The French ambassador has been away for a few days. He has gone to Amsterdam, &c., to accompany the Duchess of Chartres and the Princess of Lamballe,5 who have come for a tour of Holland. He read me an excerpt from a letter he received last Friday that said that Mr. Simeon Deane, who carried the treaty to congress, had returned on the 11th of this month to Brest and that news had reached France that Quebec was now under the control of the United States.6 I am waiting for this news from you so that I can communicate it to our friend and to the Grand Pensionary, an essential step at this time.
I have the pleasure of Mr. Sam. W. Stockton’s7 presence here and am rendering him some small services. He will be leaving tomorrow for Leyden, Amsterdam, and Germany. He left the enclosed letter with me.

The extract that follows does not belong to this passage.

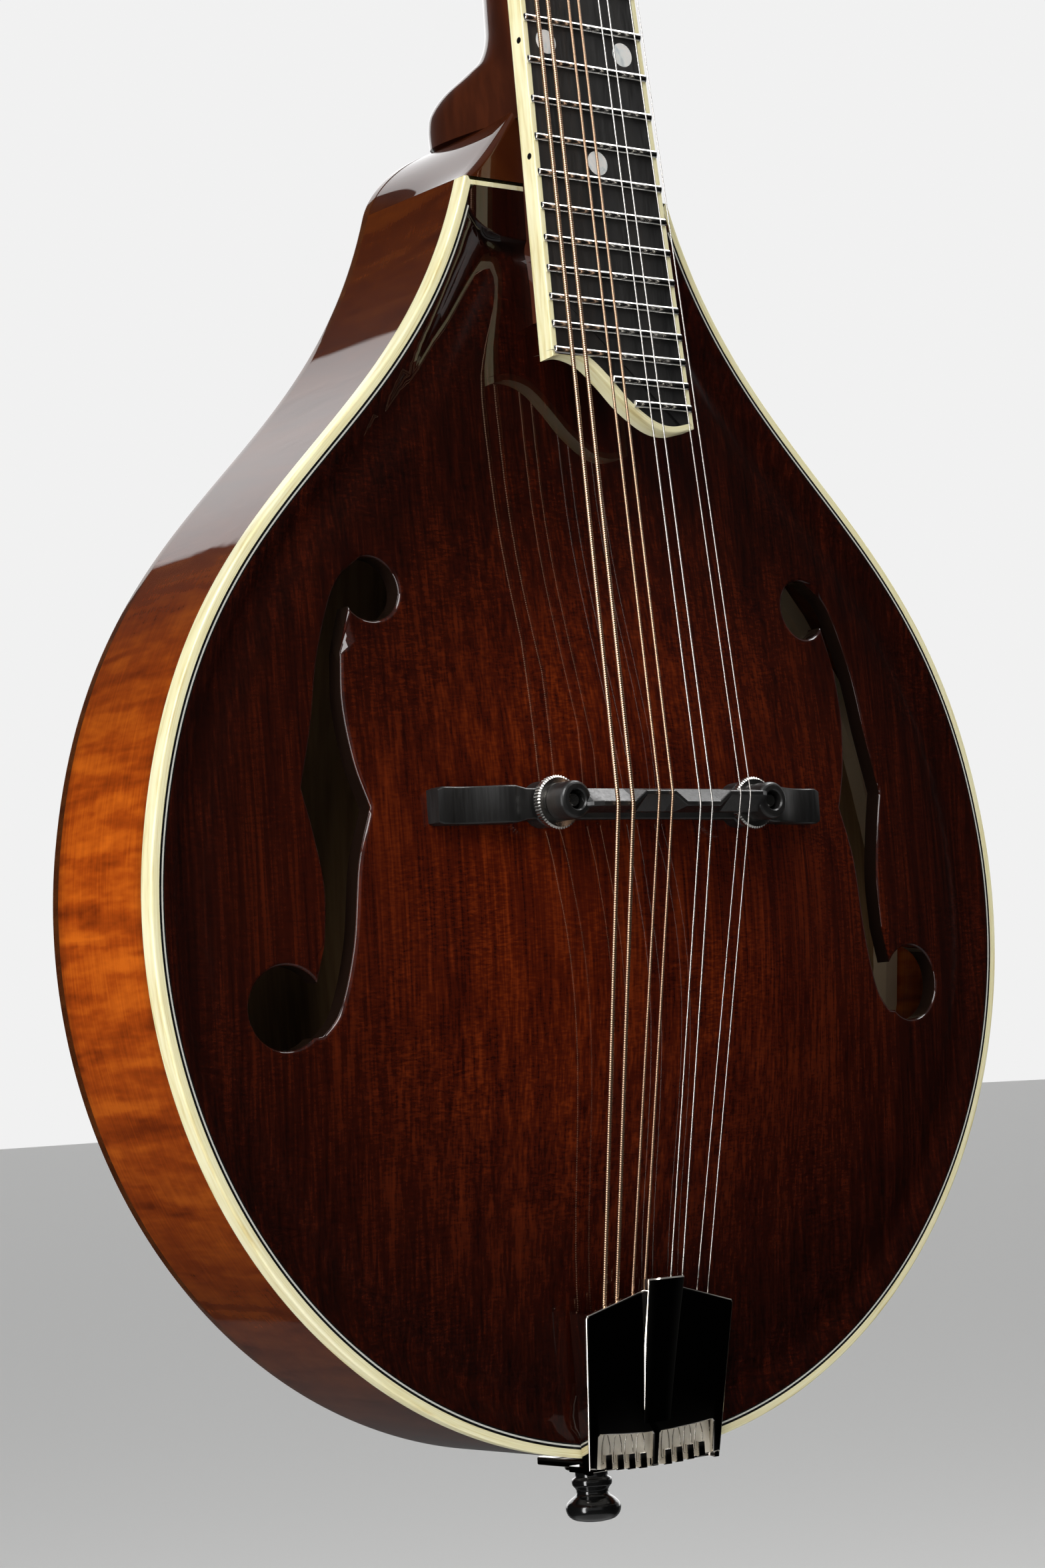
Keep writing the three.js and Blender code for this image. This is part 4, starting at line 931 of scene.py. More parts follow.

I am, with the most sincere respect, gentlemen, your very humble and very obedient servant
D
RC (PPAmP: Franklin Papers); docketed: “Dumas 22 May 1778"; with enclosure.
2. Calchas was a Greek soothsayer noted for his prophecies during the Trojan War. As usual when considering a new course of action, Dumas wished to consult with La Vauguyon.
3. Arthur Lee’s “Memorial for Holland,” printed under the title of Avis aux Hollandois (Dumas to the Commissioners, 2 June, below).
4. The letter, dated 15 May from Berlin, and omitted here, reported on the continuing conflict between Prussia and Austria over succession to the Bavarian throne. In the first paragraph the writer noted that the French volunteers had been ordered to withdraw and ascribed it to an alteration of French policy in favor of Austria, which, if true, would be contrary to French interests. The remainder of the letter commented on the general military situation in Germany.
5. Louise Marie Adélaide de Bourbon-Penthièvre, duchesse de Chartres and later Orléans (1753–1821), and her sister-in-law, Marie Théresè de Savoie-Carignan, princesse de Lamballe (1748–1792), were important figures at the French court, the latter being superintendent of the Royal Household and a sometime favorite of Marie Antoinette ( ).
6. Obviously erroneous information.
7. Samuel Witham Stockton (1752–1795) served as William Lee’s secretary ( , 1:604).